By Cathy Ingalls, Albany Regional Museum board member
How many times have we wanted to ask a relative or a friend about something we just learned but we couldn’t because they had passed on?
That’s what happened to me when I found out that my grandfather, C.E. Ingalls, publisher of the Corvallis Gazette-Times from the 1910s until 1950, had donated to Horner Museum, now known as the Benton County Historical Museum, a stirrup lost by Army Lt. Phil Sheridan in the 1850s while he was posted to Fort Hoskins, about 20 miles west of Corvallis.
Sheridan later became a respected cavalry general for the Union during the Civil War.
According to records at the museum, the soldiers thinking to play a joke on the newly arrived Sheridan provided the lieutenant with a horse, asking him if he wanted to try it out by riding across a field. Sheridan said yes.
The horse, known to the soldiers as one that liked to buck, took off at a gallop trying to dislodge the lieutenant as it went.
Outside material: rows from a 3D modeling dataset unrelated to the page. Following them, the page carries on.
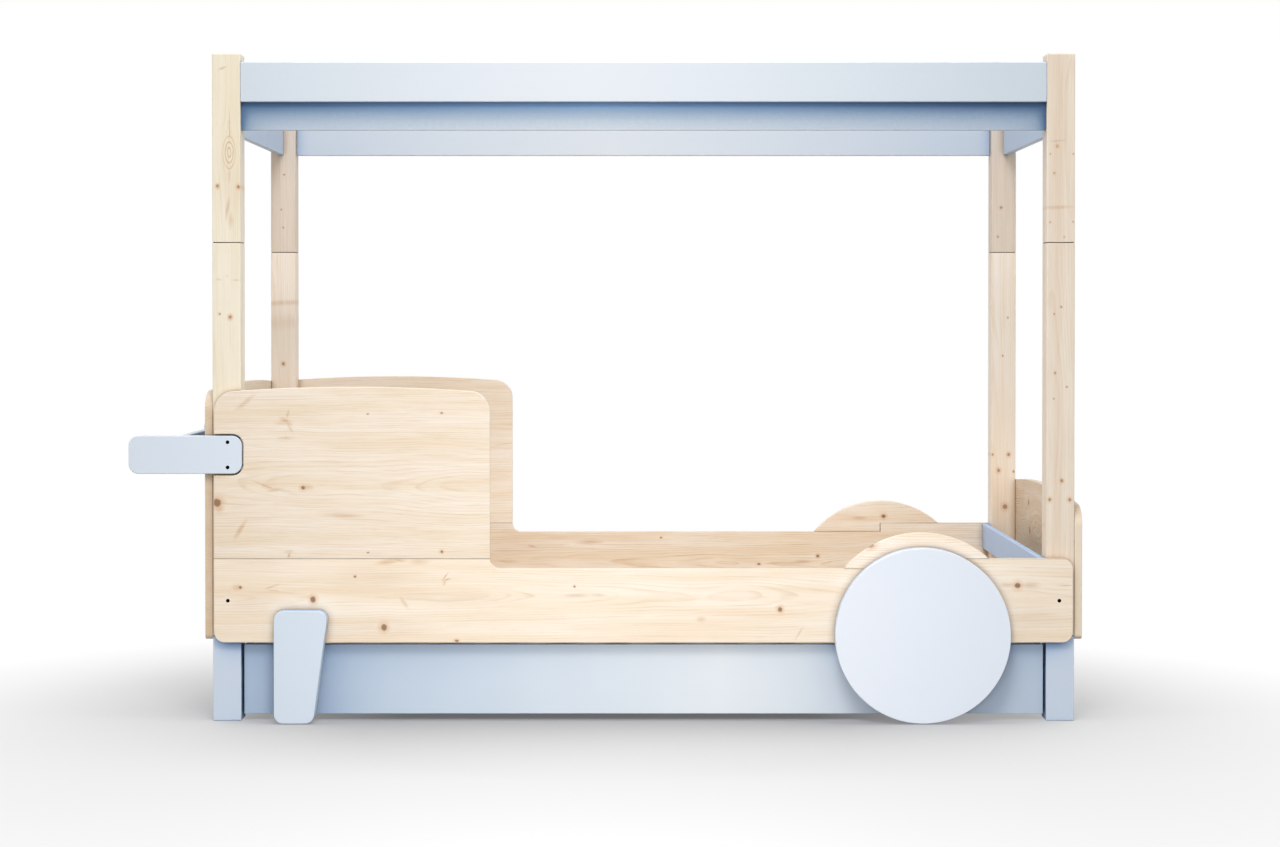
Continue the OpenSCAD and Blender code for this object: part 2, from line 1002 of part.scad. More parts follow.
module wheel_disc_near() {
  color(paint)
    difference() {
      translate([disc_x, near_disc_y - disc_t, disc_z])
        bar_y(disc_r, disc_t);
      at_trim_screws()
        wood_screw_bore(trim_screw_l);
    }
}

module stand_leg_near() {
  color(paint)
    difference() {
      translate([stand_x, 0, disc_floor_gap])
        upright(near_disc_y - disc_t, disc_t)
          stand_outline();
      at_trim_screws()
        wood_screw_bore(trim_screw_l);
    }
}

module front_spacers() {
  color(paint)
    difference() {
      for (block = [[disc_x - disc_spacer_w / 2, disc_spacer_w],
                    [stand_x + (stand_foot_w - stand_spacer_w) / 2, stand_spacer_w]])
        translate([block[0], near_disc_y, spacer_z])
          cube([block[1], spacer_t, spacer_h]);
      at_trim_screws()
        wood_screw_bore(trim_screw_l);
    }
}

// Trundle

// Space that the bottom panel takes, with its edges in the grooves
module bottom_slab() {
  translate([-trundle_in_x - groove_d, -trundle_in_y - groove_d, bottom_z])
    cube([2 * (trundle_in_x + groove_d), 2 * (trundle_in_y + groove_d), bottom_t]);
}

module trundle_long_board(side) {
  color(paint)
    difference() {
      on_side(side)
        translate([-trundle_x, -trundle_y, trundle_floor_gap])
          cube([2 * trundle_x, trundle_t, trundle_h]);
      bottom_slab();
      for (end = [-1, 1])
        at_trundle_dowels(end, side)
          dowel_y_bore();
      if (side < 0)
        at_trim_screws()
          wood_screw_bore(trim_screw_l);
    }
}

module trundle_side(end) {
  color(paint)
    difference() {
      on_end(end)
        translate([-trundle_x, -trundle_in_y, trundle_floor_gap])
          cube([trundle_t, 2 * trundle_in_y, trundle_h]);
      bottom_slab();
      for (side = [-1, 1])
        at_trundle_dowels(end, side)
          dowel_y_bore();
    }
}

module trundle_bottom() {
  color(pine)
    bottom_slab();
}

module trundle_dowels() {
  color(pine_end)
    for (end = [-1, 1], side = [-1, 1])
      at_trundle_dowels(end, side)
        dowel_y();
}

module trundle_screws() {
  color(steel)
    at_trim_screws()
      wood_screw(trim_screw_l);
}

// Castors, each with its wheel turning about X

module castor_cheek() {
  cheek_r = axle_r + 2 * castor_plate_t;
  difference() {
    union() {
      translate([0, 0, castor_r])
        bar_x(cheek_r, castor_plate_t);
      translate([0, -cheek_r, castor_r])
        cube([castor_plate_t, 2 * cheek_r, castor_top_z - castor_r + castor_plate_t / 2]);
    }
    translate([-overrun, 0, castor_r])
      bar_x(axle_r + bore_clearance, castor_plate_t + 2 * overrun);
  }
}

module castor_brackets() {
  plate_w = 2 * (cheek_x + castor_plate_t);
  color(steel)
    for (place = castor_places)
      translate([place[0], place[1], 0]) {
        translate([-plate_w / 2, -castor_plate_l / 2, castor_top_z])
          cube([plate_w, castor_plate_l, castor_plate_t]);
        translate([cheek_x, 0, 0])
          castor_cheek();
        translate([-cheek_x - castor_plate_t, 0, 0])
          castor_cheek();
      }
}

module castor_axles() {
  reach = cheek_x + castor_plate_t + bore_clearance;
  color(steel)
    for (place = castor_places)
      translate([place[0], place[1], castor_r]) {
        translate([-reach, 0, 0])
          bar_x(axle_r, 2 * reach);
        for (x = [reach, -reach - axle_head_t])
          translate([x, 0, 0])
            bar_x(axle_head_r, axle_head_t);
      }
}

module castor_wheel(i) {
  color(tread)
    translate([castor_places[i][0] - castor_w / 2, castor_places[i][1], castor_r])
      difference() {
        bar_x(castor_r, castor_w);
        translate([-overrun, 0, 0])
          bar_x(axle_r + axle_clearance, castor_w + 2 * overrun);
      }
}

on_frame() leg(-1, -1);  // leg_nose_near
on_frame() leg(-1, 1);  // leg_nose_far
on_frame() leg(1, -1);  // leg_tail_near
on_frame() leg(1, 1);  // leg_tail_far
on_frame() post_lower(-1, -1);  // post_lower_nose_near
on_frame() post_lower(-1, 1);  // post_lower_nose_far
on_frame() post_lower(1, -1);  // post_lower_tail_near
on_frame() post_lower(1, 1);  // post_lower_tail_far
on_frame() post_upper(-1, -1);  // post_upper_nose_near
on_frame() post_upper(-1, 1);  // post_upper_nose_far
on_frame() post_upper(1, -1);  // post_upper_tail_near
on_frame() post_upper(1, 1);  // post_upper_tail_far
on_frame() post_studs();
on_frame() side_board(-1);  // side_board_near
on_frame() side_board(1);  // side_board_far
on_frame() hood_board(-1);  // hood_board_near
on_frame() hood_board(1);  // hood_board_far
on_frame() fender(-1);  // fender_near
on_frame() fender(1);  // fender_far
on_frame() nose_panel();
on_frame() tail_panel();
on_frame() bumper_arm(-1);  // bumper_arm_near
on_frame() bumper_arm(1);  // bumper_arm_far
on_frame() bumper_crossbar();
on_frame() end_rail(-1);  // end_rail_nose
on_frame() end_rail(1);  // end_rail_tail
on_frame() canopy_outer_long(-1);  // canopy_outer_near
on_frame() canopy_outer_long(1);  // canopy_outer_far
on_frame() canopy_outer_short(-1);  // canopy_outer_nose
on_frame() canopy_outer_short(1);  // canopy_outer_tail
on_frame() canopy_inner_long(-1);  // canopy_inner_near
on_frame() canopy_inner_long(1);  // canopy_inner_far
on_frame() canopy_inner_short(-1);  // canopy_inner_nose
on_frame() canopy_inner_short(1);  // canopy_inner_tail
on_frame() cleat(-1);  // cleat_near
on_frame() cleat(1);  // cleat_far
on_frame() slats();
on_frame() frame_bolts();
on_frame() barrel_nuts();
on_frame() panel_screws();
on_frame() frame_screws();
on_frame() frame_dowels();
on_frame() wheel_disc_far();
on_frame() stand_leg_far();
on_frame() trundle_long_board(-1);  // trundle_front
on_frame() trundle_long_board(1);  // trundle_back
on_frame() trundle_side(-1);  // trundle_side_nose
on_frame() trundle_side(1);  // trundle_side_tail
on_frame() trundle_bottom();
on_frame() trundle_dowels();
on_frame() trundle_screws();
on_frame() front_spacers();
on_frame() wheel_disc_near();
on_frame() stand_leg_near();
on_frame() castor_brackets();
on_frame() castor_axles();
on_frame() castor_wheel(0);  // castor_wheel_1
on_frame() castor_wheel(1);  // castor_wheel_2
on_frame() castor_wheel(2);  // castor_wheel_3
on_frame() castor_wheel(3);  // castor_wheel_4
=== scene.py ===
# Children's car bed in pine and pale blue paint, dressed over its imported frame
import bpy
import bmesh
import json
import math
import random
from mathutils import Matrix, Vector

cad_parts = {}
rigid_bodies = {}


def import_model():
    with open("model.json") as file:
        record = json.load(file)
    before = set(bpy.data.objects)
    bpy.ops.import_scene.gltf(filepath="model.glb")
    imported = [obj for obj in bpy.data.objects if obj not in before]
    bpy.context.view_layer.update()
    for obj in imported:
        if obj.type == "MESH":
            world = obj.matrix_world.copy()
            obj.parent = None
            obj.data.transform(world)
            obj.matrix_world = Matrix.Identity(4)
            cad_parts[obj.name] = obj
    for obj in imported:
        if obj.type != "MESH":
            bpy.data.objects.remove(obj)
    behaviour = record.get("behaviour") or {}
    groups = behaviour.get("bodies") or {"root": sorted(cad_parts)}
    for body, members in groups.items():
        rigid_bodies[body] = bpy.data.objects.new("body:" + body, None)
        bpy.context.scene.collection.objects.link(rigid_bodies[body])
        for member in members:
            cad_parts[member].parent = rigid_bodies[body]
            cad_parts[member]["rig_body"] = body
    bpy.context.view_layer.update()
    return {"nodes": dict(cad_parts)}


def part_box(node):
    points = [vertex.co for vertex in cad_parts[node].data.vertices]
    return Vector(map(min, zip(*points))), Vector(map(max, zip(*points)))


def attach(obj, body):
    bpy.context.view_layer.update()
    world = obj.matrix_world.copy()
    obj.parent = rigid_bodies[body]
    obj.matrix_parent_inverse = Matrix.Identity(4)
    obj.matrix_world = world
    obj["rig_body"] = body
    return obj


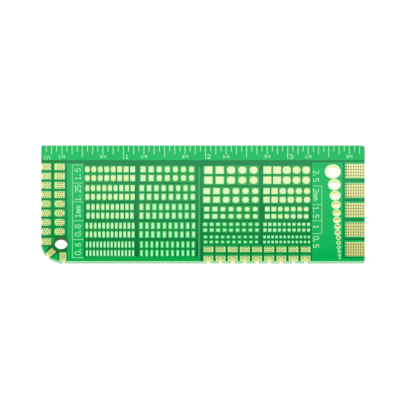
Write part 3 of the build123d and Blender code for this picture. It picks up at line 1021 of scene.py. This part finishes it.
castle_land = (castle_reach, lower_width)
corner_land, foot_land = (2.75, 1.85, 0.065), (3.0, 2.05)
edge_spots = {
    "edge_pads_left": [(place(0.0, drop), 0.0, *left_land(row))
                       for row, drop in enumerate(left_drops)],
    "edge_pads_lower": [(place(x, board_width), pi / 2, *castle_land) for x in lower_columns],
    "edge_pad_corner": [(corner_notch, corner_angle + pi, *corner_land)],
    "edge_pad_foot": [(place(foot_x, board_width), pi / 2, *foot_land)],
}
drills = {"edge_pads_left": edge_vias, "edge_pads_lower": castle_vias,
          "edge_pad_corner": corner_vias, "edge_pad_foot": foot_vias}
for node, spots in edge_spots.items():
    lands = [edge_outline(*spot) for spot in spots]
    walls = [edge_wall(*spot[:2]) for spot in spots]
    face = gold_foot_land if node == "edge_pads_lower" else gold_via_land
    top = sheet(node + "_top", face, "cell", "strip", lands, drills[node])
    wall = sheet(node + "_wall", gold_barrel, "core", "cell", walls)
    back = sheet(node + "_back", gold_via_land, "back", "core", lands, drills[node])
    keep(joined(node + "_plated", top, wall, back), "gold", node)

# %% [markdown]
# Cells round the via pads. Each is a frame of masked copper that is open over its land, and a
# pad at the board's edge has a frame with three sides. The lines between the frames are where
# the dark mask shows. Two wedges of copper fill the room between the pads at the large corner.
# The frames at the foot are a piece of their own, because their mask has its own shade.

# %% Frames of masked copper
left_half, edge_frame_reach, inner_frame = 1.33, 3.15, (3.9, 3.55)
lower_half, lower_frame, castle_frame_reach = 1.655, (34.45, 2.65), 2.44
grid_frame_left, grid_frame_above, grid_frame_below = 93.7, 0.65, (0.4, 0.4, 0.4, 0.4, 0.3)
last_frame = [(0.0, -1.5), (4.1, -1.5), (3.4, 0.8), (3.2, 1.1), (edge_reach, 1.1),
              (edge_reach, -1.1), (0.0, -1.1)]
wedges = [([(2.3, 34.95)], 193, 214.5), ([(5.15, 37.35), (3.3, 38.65)], 238, 259)]


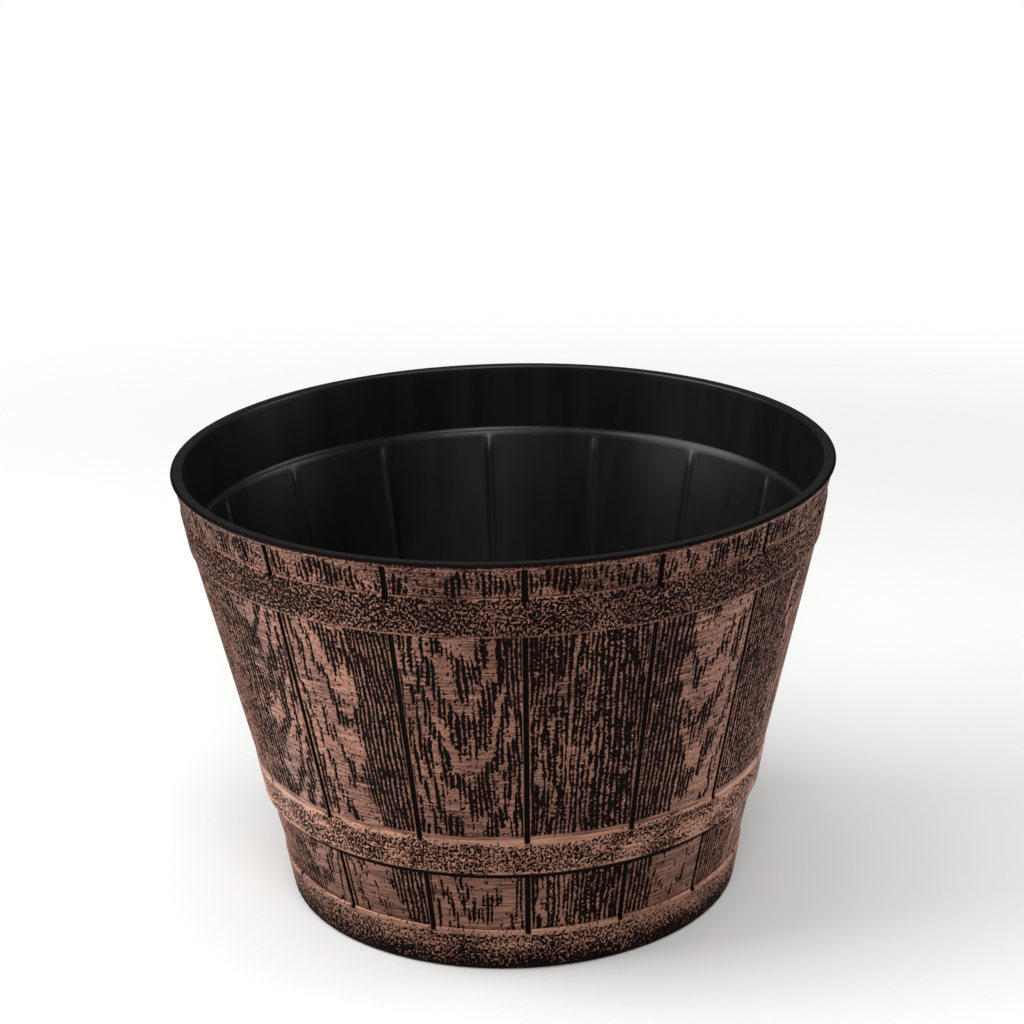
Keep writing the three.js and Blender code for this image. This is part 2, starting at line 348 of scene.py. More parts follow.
base_plate.data.materials.clear()
base_plate.data.materials.append(black_plastic)
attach(base_plate, "barrel")
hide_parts("barrel_shell")

# ---- Long staves -----------------------------------------------------------------------------------------
# The tall field between the two hoops, moulded in the likeness of sixteen oak staves: flat-floored seams,
# zones of close parallel grain, arched grain broken into short strokes, and bare patches between them.

LOWER_HOOP_TOP = 71.8
UPPER_HOOP_BOTTOM = 175.3
SEAM_HALF = 1.4                 # half the seam's width at the surface
SEAM_FLOOR_HALF = 0.9
SEAM_DEPTH = 1.3
SEAM_COLUMNS = (0.0, SEAM_FLOOR_HALF / 2, SEAM_FLOOR_HALF, (SEAM_FLOOR_HALF + SEAM_HALF) / 2, SEAM_HALF)
FACE_COLUMNS = 104
ROW_SPACING = 0.5
GRAIN_DEPTH = 0.7
GRAIN_STOP = 1.2                # the grain stops this far above a hoop
GRAIN_FADE = 1.0                # and fades in over this height above that
FACE_PROUD = 0.2                # height of the bare wood over the line of the staves
SWELL = 0.12                    # slow swelling of each board
FIELD_PIECES = 8
WAVE_GAIN = 1.6                 # brings the highest waves to about 1

SEED = 41
dice = np.random.default_rng(SEED)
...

But the story goes that Sheridan stayed on even though he lost a stirrup.
What the soldiers didn’t realize was that Sheridan was the best rider at West Point, from where he had just graduated.
Later as the story goes, a farmer found the stirrup and then somehow it made its way into my grandfather’s hands.
So much for that mystery, but there is no mystery about why Fort Hoskins was built when and where it was.
The fort was one of three constructed by the Army to monitor Native Americans living at the Siletz Agency after the Rogue River Indian War. The dual purpose of Fort Hoskins that overlooked the eastern entrance trail to the reservation was to prevent the Indians and settlers from attacking each other.
Later when the Civil War broke out, the fort was no longer needed for its original purpose and instead it was garrisoned to keep watch on pro-Confederacy Oregonians.
When the war ended in 1865, the fort was decommissioned and buildings were sold off or dismantled.
The fort, named for 1st Lt. Charles Hoskins, who was killed in the Battle of Monterrey in 1846 during the Mexican War, was not traditional looking as it did not have a blockhouse or other fortifications. Only a low picket fence surrounded the fort, which contained 15 to 20 buildings, including officers’ quarters, soldiers’ barracks, a storage area, guardhouse, bakery, hospital, barns and a corral.
It seems that the guardhouse was primarily used to confine drunken soldiers, a few Native Americans and deserters.
There was a two-acre parade ground that boasted a 100-foot tall flagpole measuring two feet in diameter at the bottom. Years later, a jar containing coins and a company roster were discovered buried at its base.
Reports indicate that up to 150 people were assigned to the fort, where life was considered to be uneventful as there was a lack of meaningful things to do, discipline was lax, morale was low, and a lot of carousing and desertion took place.
In the 1970s, former Oregon State University professor David Brauner began leading excavations at the fort site, which was listed in 1974 on the National Register of Historic Places.
In 2002, Benton County opened Fort Hoskins Historical Park, and in 2012 the commander’s home was moved back to the fort from nearby Pedee.